Para Penha, a agressão sofrida só foi minimizada quando, em outubro de 2002, poucos meses antes da prescrição do crime, Marcos Antonio foi julgado e condenado a 19 anos de prisão, os quais cumpre hoje em regime semi-aberto. Um ano antes do julgamento, a Comissão Interamericana de Direitos Humanos acolheu denúncia encaminhada por Penha e várias entidades de direitos humanos e responsabilizou o Brasil por “negligência, omissão e tolerância em relação à violência doméstica contra as mulheres”, o que deu repercussão ao caso e acelerou a mudança na legislação. Foi também o primeiro caso de aplicação da Convenção de Belém do Pará, um tratado internacional de proteção aos direitos humanos das mulheres nas Américas.

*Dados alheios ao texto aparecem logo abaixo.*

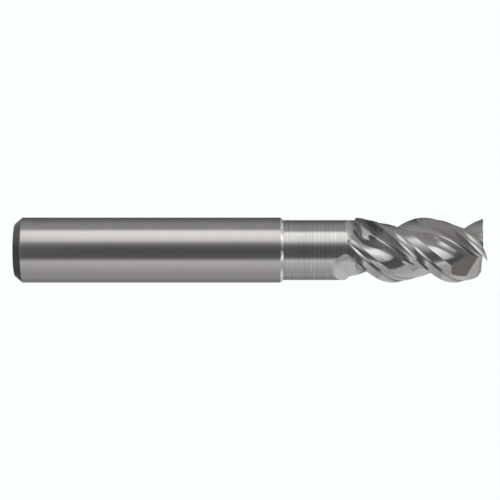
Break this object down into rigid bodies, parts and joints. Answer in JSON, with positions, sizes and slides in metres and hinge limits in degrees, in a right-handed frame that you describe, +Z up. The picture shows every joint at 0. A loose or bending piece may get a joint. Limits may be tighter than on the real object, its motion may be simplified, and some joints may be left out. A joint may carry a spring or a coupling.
{
  "type": "end mill",
  "caption": "Square end mill for aluminium: carbide head with deep steep-helix flutes and a relieved neck, brazed into a plain round shank.",
  "frame": {"origin": "centre of the shank's flat rear face, on the tool's axis", "axes": "+X along the tool's axis towards the cutting tip, +Z up, +Y away from the side the tool is usually looked at"},
  "size_m": [0.072, 0.01, 0.01],
  "materials": {
    "shank_steel": "finely ground, satin",
    "braze": "silver brazing alloy, ground flush",
    "carbide": "ground neck, polished flutes"
  },
  "bodies": {
    "root": {"shank": "shank_steel", "braze_film": "braze", "cutting_head": "carbide"}
  },
  "joints": []
}
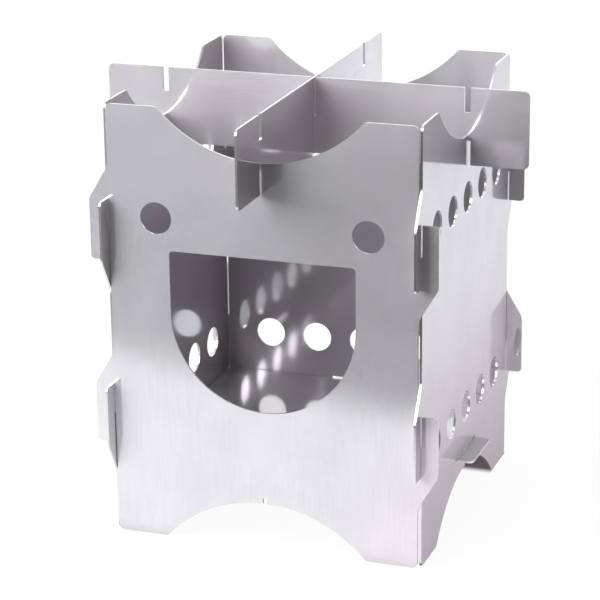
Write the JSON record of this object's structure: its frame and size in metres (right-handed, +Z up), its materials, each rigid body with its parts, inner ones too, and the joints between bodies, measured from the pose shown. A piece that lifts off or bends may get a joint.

Passados sete meses da aprovação da Lei Maria da Penha, a Secretaria Especial de Políticas para Mulheres da Presidência da República quer agora saber o que de fato foi implementado e estudar as conseqüências da sua aprovação. Em fevereiro, publicou edital para formação do Observatório de Monitoramento de Implementação e Aplicação da Lei, para contratar em forma de consórcio organizações não-governamentais e instituições universitárias que deverão pesquisar os resultados.

A convocação do Observatório se deve às inúmeras dificuldades ainda encontradas. Existem controvérsias sobre a aplicação da lei, não há estrutura policial e judicial condizente com o que foi aprovado, há reclamações de que as denúncias ficam restritas a boletins de ocorrência e o agressor continua com ameaças. A reação das próprias mulheres ainda é confusa: em algumas cidades há estímulo à denúncia; em outras prevalece o medo da perda do marido provedor e as denúncias diminuíram. Há ainda registros de casos como o da mulher que enviou a si própria mensagens ameaçadoras e atribuiu ao ex-namorado, que responde processo por crime, ou a que encenou uma agressão por ciúme e foi desmentida pelo próprio pai.

penhaSem ressentimentos
Hoje uma mulher vigorosa e sem ressentimentos, Maria da Penha Maia Fernandes divide sua agenda entre a casa onde mora, em Fortaleza, e viagens por todo o país, nas quais narra sua trajetória de vida. No último dia 28 de fevereiro, atendeu à reportagem da Revista do Brasil.

Especialistas acreditam que algumas mulheres que já tinham receio de denunciar ficaram ainda mais temerosas, e o número de queixas é que tem diminuído, não o de agressões. A senhora concorda?
Concordo que as queixas têm diminuído, mas não que as mulheres tenham deixado de denunciar. Os maridos é que vêem que a lei funciona e estão respeitando mais.

O que mudou na sua vida após a agressão?
Tudo. Tive de me readaptar a um novo tipo de vida, superar as dificuldades da deficiência adquirida. Ficar menos dependente, ter maior autonomia. No início houve dificuldade para criar meus filhos, um de 1 ano e 8 meses e outro de 6 anos, mas tive apoio da minha família.

E depois de a lei ser promulgada?
A dimensão foi tão grande que nem me lembro que estou de cadeira de rodas. A gente sente nos encontros as mulheres muito agradecidas, o movimento de mulheres foi fortalecido, as delegadas podem trabalhar porque agora elas têm como socorrer uma mulher vítima de violência. Têm condições de prevenir e responsabilizar. Com certeza vai refletir no homem, que pensará duas vezes antes de ser violento. O homem vai ver que é muito mais vantajoso não agredir.

Como é sua agenda hoje?
Minha agenda de março e abril está praticamente lotada. Só tenho espaço agora para maio.

A senhora cobra para comparecer a eventos? Do que a senhora vive hoje?
Aposentei por invalidez, pelo Instituto de Previdência do Estado do Ceará. Trabalhava como farmacêutica e bioquímica. Quanto aos eventos, a maioria não é remunerada. Eu acho que tenho de estar presente mesmo. Quando uma empresa grande me convida e propõe algo, digo: “Vocês dão o que quiserem”.